ReadBetween November and December 1915, the Italian poet, writer and fighter pilot Gabriele D’Annunzio (Pescara 1863 - Gardone Riviera 1938) moved into the Casetta delle Rose, The Roses’ House, on the Grand Canal in Venice – a small building that he had just rented from the Austrian prince Fritz Hohenlohe thanks to his friend, the fashion designer Mariano Fortuny.
D’Annunzio renamed it Casetta Rossa, after the red colour of the external walls, and adored it for its ‘doll-house’ dimension and the front garden overlooking the Canal. The house, in which Canova had had his atelier, was considered by D’annunzio the perfect place for writing. It also was the place where he spent the long convalescence that followed the eye injury he suffered as a result of a flying accident on 16 January 1916. Temporary blinded by the bandage wrapped around his head, he lived in a dark room of the Casetta Rossa for months, during which he managed to write Notturno on narrow paper strips that his daughter Renata passed to him.
The Museo del Camminare has mapped the itineraries (map) of two night walks that D’Annunzio took in Venice in December 1915 making them available to whom wants to comprehend the feeling and emotions of the author.
Less than one month before the accident, on 20 December 1915, D’annunzio took a night walk with his daughter Renata and two friends, chief of staff officer Manfredi Gravina and captain Alberto Blanc.

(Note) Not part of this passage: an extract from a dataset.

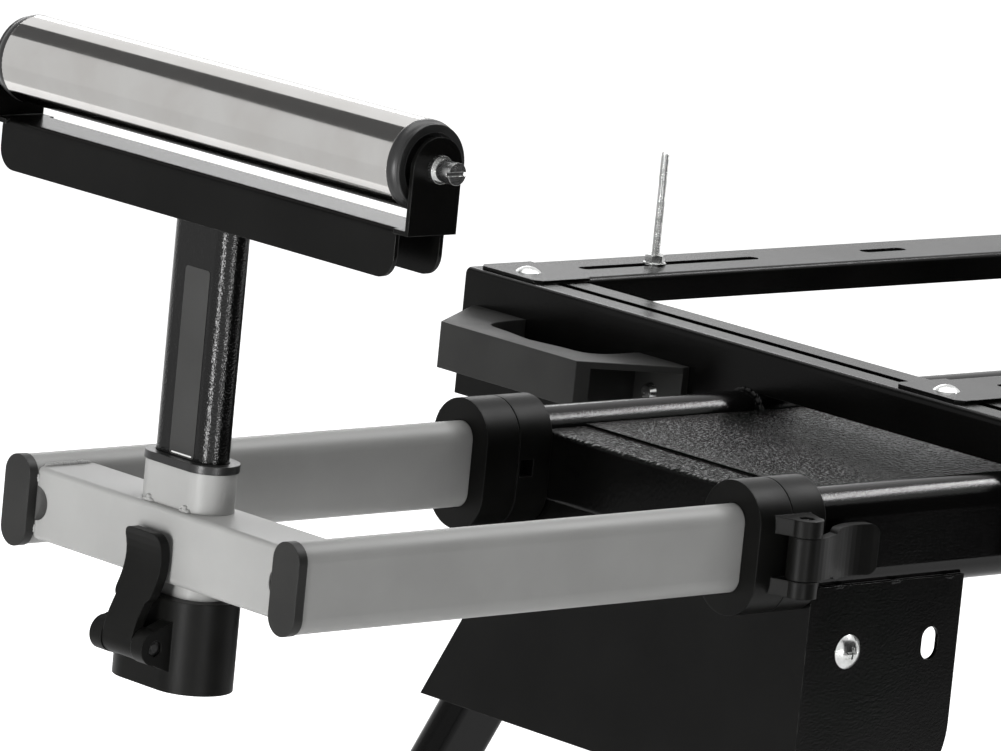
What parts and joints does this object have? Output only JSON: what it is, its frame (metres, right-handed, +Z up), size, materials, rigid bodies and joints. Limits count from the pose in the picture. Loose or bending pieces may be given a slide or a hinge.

The American painter Romaine Brooks, dubbed Cinerina, had also been invited to join the group, from which a dear friend of D’annunzio, lieutenant Giuseppe (Beppino) Miraglia, was absent because on guard duty at Forte Sant’Andrea, a fortress on a small island of the Venetian Lagoon, near Vignole Island.
After a gloomy dinner at the ‘trattoria’ that actually was the Pilsen Restaurant1 – where is now the Hard Rock Cafe – the group went to a coffee house that was in Calle de le Acque, near the Ponte dei Bareteri, and then walked along the Riva degli Schiavoni as far as the Arsenal.
This first itinerary thus starts from Bacino Orseolo, where was the former Pilsen Restaurant, goes through the Sotoportego de l’Arco Celeste, Piazza San Marco, Merceria de l’Orologio, Calle Regina, Ponte dei Bareteri,2 then back to Piazza San Marco, Riva degli Schiavoni, Arsenale, and finally back to the Casetta Rossa.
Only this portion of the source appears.